Christina Daly/Herald

Ninety percent of Rockville Centre students think smoking is wrong. Seventy-one percent think smoking marijuana is wrong. But only 57 percent of those in grades eight to 12 think drinking regularly is wrong.

Though less than 3 percent of those surveyed said they would look cool if they smoked, nearly 30 percent indicated there’s a good chance they would be considered cool if they drank.

“You can really see that we have done a really good job . . . that smoking is dangerous and deadly, particularly for young people,” said Noreen Leahy, assistant superintendent for pupil personnel services and special education, who also oversees the school district’s drug, alcohol and violence prevention task force. “I’m not sure we’ve gotten the same message out about the drinking.”

The district’s task force received a “booster shot,” according to Leahy, when it became a part of the Coalition for Youth, which formed in 2014. The following year, the coalition was given a five-year, $625,000 grant from the White House Office of National Drug Control Policy’s Drug-Free Communities Support Program.

The Rockville Centre Coalition for Youth released the findings of the New York State Youth Development Survey — conducted last spring — at the Board of Education’s meeting on March 14. More than 1,100 students in grades eight to 12 completed the questionnaire, which measures alcohol and substance abuse and is designed to help assess risk and protective factors to predict such behavior.

The survey is a way the federal government checks to see whether community-based programs to curb drug and alcohol abuse, such as those in Rockville Centre, are working. Before the 2017 survey, students took one in 2014, and are slated to take another survey next year.

“These questions are very personal,” said South Side senior Lily Coll, co-president of the Coalition for Youth, who added that the students take the survey seriously. “I believe that from the numbers that we see and from what I know about being in school around my peers, they’re correct.”

About 77 percent of seniors reported drinking alcohol at least once, which Leahy said was “alarming.” Fewer students in grades nine to 11 reported using alcohol in the past 30 days, while a slight uptick — by about 2 percentage points — was seen in that category among eighth-graders and high school seniors. The percentage of students who have binge drank — drinking to become intoxicated by consuming several alcoholic beverages in a short amount of time — decreased slightly among all grade levels except 12th-graders, who showed an increase of 4.5 percentage points, accounting for half the class.
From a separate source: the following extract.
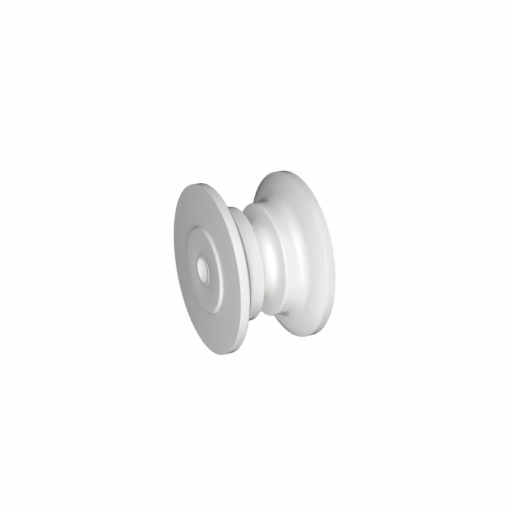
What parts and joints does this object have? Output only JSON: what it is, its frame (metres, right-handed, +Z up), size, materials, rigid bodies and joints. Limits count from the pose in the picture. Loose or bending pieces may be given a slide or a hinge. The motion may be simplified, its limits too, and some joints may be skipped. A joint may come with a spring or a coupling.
{
  "type": "bow roller",
  "caption": "White nylon bow roller on a white acetal bush: wide bevelled flanges and a stepped, grooved barrel guide an anchor chain or rope over the bow.",
  "frame": {"origin": "centre of the bore, midway between the flanges", "axes": "+Y along the bore, the axis the roller spins about; +Z up, +X across the bow fitting in the chain's direction"},
  "size_m": [0.07, 0.043, 0.07],
  "materials": {
    "nylon": "white nylon, turned and satin",
    "acetal": "white acetal tube, faced, its ends lightly rounded"
  },
  "bodies": {
    "bush": {"spacer_bush": "acetal"},
    "roller": {"roller_body": "nylon"}
  },
  "joints": [
    {"name": "roller_spin", "type": "hinge", "parent": "bush", "child": "roller", "pos_m": [0, 0, 0], "axis": [0, 1, 0], "continuous": true}
  ]
}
Ruthanne McCormack, project coordinator for the Rockville Centre Coalition for Youth, said she was happy with the reduction in alcohol use overall, but that there is more to be done.

Among the troubling findings, Leahy and McCormack noted, were that 27 percent of students reported having had five or more alcoholic drinks in a row at least once; 72 percent said it is rather easy to get alcohol; and those surveyed said that only 30 percent of adults in the neighborhood find drinking wrong.
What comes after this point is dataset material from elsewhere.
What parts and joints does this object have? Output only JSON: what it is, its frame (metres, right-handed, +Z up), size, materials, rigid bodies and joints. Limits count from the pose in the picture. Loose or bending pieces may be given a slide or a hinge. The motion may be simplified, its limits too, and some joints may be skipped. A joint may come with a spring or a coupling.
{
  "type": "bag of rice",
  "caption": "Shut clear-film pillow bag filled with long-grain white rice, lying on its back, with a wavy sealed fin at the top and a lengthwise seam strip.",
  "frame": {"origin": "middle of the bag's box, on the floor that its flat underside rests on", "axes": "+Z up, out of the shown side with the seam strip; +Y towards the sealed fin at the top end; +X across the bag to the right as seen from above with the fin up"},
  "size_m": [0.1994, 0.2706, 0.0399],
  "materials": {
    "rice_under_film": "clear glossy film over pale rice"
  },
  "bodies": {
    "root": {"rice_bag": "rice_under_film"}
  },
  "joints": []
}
“The perception of risk and the perception . . . that the parents don’t think anything’s wrong with it,” McCormack said, “I think we need to work on that.”

Encouraging signs included a high percentage of students reporting that they would never drink and drive, and that they acknowledged seeing prevention messages around their school and the community. About 98 percent said there are many opportunities to join teams and clubs in the district.

Amid the national opioid epidemic, 99.9 of Rockville Centre students have not done heroin, according to the survey.

But the school district continues to push the message of the dangers of alcohol, smoking and marijuana by calling in addicts who have learned lessons the hard way, including former NBA player Chris Herren, who was set to speak at South Side High School after the Herald went to press on Tuesday about his struggle with addiction.

“They all started with alcohol and marijuana use,” McCormack said of current and former addicts. “I think it’s important for everyone to understand that alcohol can definitely lead to very bad drug use for these kids.”